At the same time I hope we do not take as long as the British did to recognize that the vast majority of those on the other side deserve our sympathy rather than hatred. I was touched recently by the sympathy for the Germans expressed by the last British veteran of the First World War. In our case the leaders of our opponents were more like the German leadership in the Second War, and deserve excoriation. But as we can see from the relative innocence of the many youngsters now awaiting rehabilitation, the vast majority of those who were conscripted cannot be held responsible for the cruelty, and the oppressiveness, of their leaders.

 

Denzil Kobbekaduwa had, with regard to stress on reconciliation as well as much else, been exemplary.
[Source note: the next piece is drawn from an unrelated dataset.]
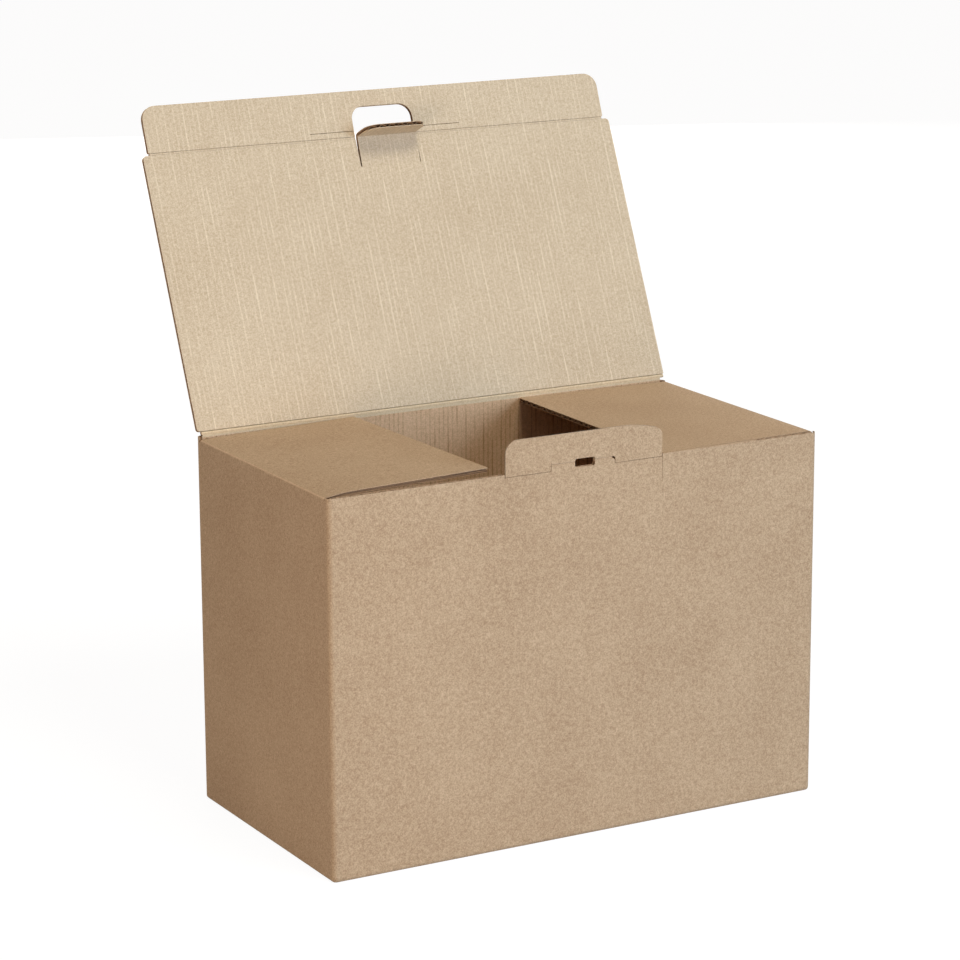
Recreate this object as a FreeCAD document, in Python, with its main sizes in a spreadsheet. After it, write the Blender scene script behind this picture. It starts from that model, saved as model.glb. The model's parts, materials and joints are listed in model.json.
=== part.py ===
import FreeCAD, Part
import math
import os

import Sketcher

# An erected corrugated carton with its tuck lid open, in millimetres and degrees.
# The origin is the middle of the underside. X runs along the width, +Y to the back, +Z up.

SIZES = [
    # The folded board
    ("board", 2.5),
    ("inner_radius", 0.5),
    ("kerf", 0.6),
    ("fold_clearance", 0.3),
    # The walls and the floor
    ("carton_width", 330.0),
    ("carton_depth", 175.0),
    ("wall_height", 227.0),
    ("rim_drop", 0.5),
    ("floor_radius", 2.2),
    ("seam_width", 0.8),
    ("seam_cut", 1.2),
    ("seam_offset", 3.0),
    ("glue_flap_width", 34.0),
    ("glue_flap_drop", 8.0),
    # The dust flaps
    ("left_flap_length", 104.5),
    ("right_flap_length", 107.5),
    ("flap_side_gap", 1.5),
    ("left_flap_lift", 1.0),
    ("right_flap_lift", 0.4),
    # The lid and its finger tongue
    ("lid_axis_rise", 3.0),
    ("lid_length", 174.0),
    ("lid_tilt", 24.0),
    ("lid_corner_cut", 2.5),
    ("window_middle", 1.2),
    ("window_width", 42.5),
    ("tongue_gap", 1.0),
    ("tongue_reach", 20.0),
    ("tongue_leaf", 19.0),
    ("tongue_lean", 5.0),
    ("tongue_bend", 88.0),
    ("tongue_corner", 8.0),
    # The tuck flap
    ("tuck_length", 30.0),
    ("tuck_inset", 4.0),
    ("tuck_lean", 2.8),
    ("tuck_corner", 9.0),
    ("window_height", 19.8),
    ("window_corner", 8.5),
    ("slit_rise", 4.2),
    # The lock tab on the front wall
    ("tab_middle", 2.0),
    ("tab_width", 106.0),
    ("tab_height", 18.0),
    ("tab_corner", 7.5),
    ("tab_axis_rise", 2.0),
    ("neck_middle", 1.0),
    ("neck_width", 43.0),
    ("shoulder_drop", 4.0),
    ("slot_middle", 2.2),
    ("slot_width", 13.5),
    ("slot_top", 2.0),
    ("slot_drop", 3.0),
]

# The mark of a corner that starts a round stretch, and the distance that counts as touching
ROUND = "round"
NEAR = 0.01

doc = FreeCAD.newDocument("Carton")
sheet = doc.addObject("Spreadsheet::Sheet", "Sizes")
for row, (alias, number) in enumerate(SIZES, start=1):
    sheet.set(f"A{row}", alias)
    sheet.set(f"B{row}", str(number))
    sheet.setAlias(f"B{row}", alias)
doc.recompute()


def worth(text):
    """The number that an expression on the sheet comes to."""
    return float(sheet.evalExpression(text))


def new_body(label):
    """An empty body, named as its piece."""
    body = doc.addObject("PartDesign::Body", label)
    body.Label = label
    return body


def new_sketch(body, name, role, offset="0"):
    """A sketch on one of the body's own planes, moved along that plane's normal."""
    sketch = body.newObject("Sketcher::SketchObject", name)
    plane = next(item for item in body.Origin.OriginFeatures if item.Role == role)
    sketch.AttachmentSupport = [(plane, "")]
    sketch.MapMode = "FlatFace"
    sketch.setExpression(".AttachmentOffset.Base.z", offset)
    return sketch


def pin(sketch, index, end, corner):
    """Holds one end of a line at a corner given by two expressions."""
    for kind, text in zip(("DistanceX", "DistanceY"), corner):
        number = sketch.addConstraint(Sketcher.Constraint(kind, -1, 1, index, end, worth(text)))
        sketch.setExpression(f"Constraints[{number}]", text)


def round_stretch(before, start, finish):
    """The arc from start to finish that carries on from the point before in one smooth line."""
    along = start - before
    chord = finish - start
    turn = along.getAngle(chord)
    left = FreeCAD.Vector(-chord.y, chord.x, 0)
    side = 1 if along.cross(chord).z > 0 else -1
    middle = (start + finish) / 2 - left * (side * math.tan(turn / 2) / 2)
    return Part.Arc(start, middle, finish)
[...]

During my visit in 1988 I found soldiers working busily in the schools, restoring buildings and constructing toilets and wells. And not only was this being done, but the men understood the value of what they were doing. In a context in which the Indian army was being presented as the saviours of the region, it was vital that the Sri Lankans should make it clear that they were even more committed to the welfare of the people of the North and East.

 

Included amongst these were the Sinhalese, and what Denzil Kobbekaduwa had told the principal of the Sinhala Maha Vidyalaya still remains with me. I had found the school extremely well organized, and told the principal as much. He said that this had not always been the case, and the change was due to Denzil. He had seen the inadequacies earlier, and asked the principal where his own children were schooling. In Wellawatte, he had said, whereupon Denzil had told him that he should instead imagine that they were schooling in Trincomalee, and administer the school accordingly.

 

The profundity behind that exhortation still requires activation in general. We are not going to get the level of rural education we need unless those in charge have a personal stake in the responsibilities they exercise. Ensuring this will not be easy, but a system that develops a sense of personal commitment to individual schools seems as much an urgency now as it did when Denzil made his contribution to education over twenty years ago.

 

Fortunately the Sinhala Maha Vidyalaya seems to have kept up the standards he set. Going back there after all these years, I was impressed by the cleanliness of the place. This was in the afternoon, so I could not check on the students of the school, but those who were present for the CBSM English classes were a lively and varied bunch. They belonged to all three communities, and it was emblematic of what we were trying to achieve that a Muslim teacher was working in a Sinhala school in a programme coordinated by a Tamil NGO official.

 

This was the type of initiative that Siron Rajaratnam had promoted when she was in charge of the Affiliated University College at Trincomalee. In addition to a maternal interest in her students, she was indefatigable in promoting projects for the benefit of students throughout the District – including dragooning me to go twice to Mutur, to spend a couple of nights there while gunfire reverberated around us, and conduct workshops for the incredibly deprived English teachers of the area.

 

In a sense her understanding of the situation, springing from her background in school education, made her an ideal person to head an AUC designed to serve the community rather than function as a detached academic institution on the lines of traditional universities. Sadly she was superseded when the AUC became part of the regular university system, and it took some time before the Eastern University dropped its ivory tower approach. That, I should note, seems to have happened now, with a range of initiatives ranging from English exams for school students to active cooperation with our Disaster Management Centre in mitigatory agricultural innovations. 

 

Fortunately the new Education Ministry officer in charge of English seemed also capable of initiative and innovation, bothering enough to see me late in the evening after a tour of inspection in Kinniya. I had asked for a meeting after the Government Agent had complained that our project did not do enough for areas outside town, a point that my own CBSM staff, a healthily innovative multi-ethnic group, had reiterated.

 

I had to note that, though the complaint was understandable, we could do little given that this was not our area of work. However the initiative we had undertaken for Employment Skills could provide guidelines for the Ministry if it wished to experiment. Obviously senior officials would have to be consulted, but the response of the English Assistant Director was positive. He noted too that, with the full support of senior policy makers, he had a healthy budget for training, but had not been able to find sufficient resource personnel.

 

I can only hope that such officers are given the freedom to move swiftly. The government is working extremely quickly on developing the infrastructure the area needs, it is also essential to concentrate on human resources to exploit the opportunities that the East has in such abundance.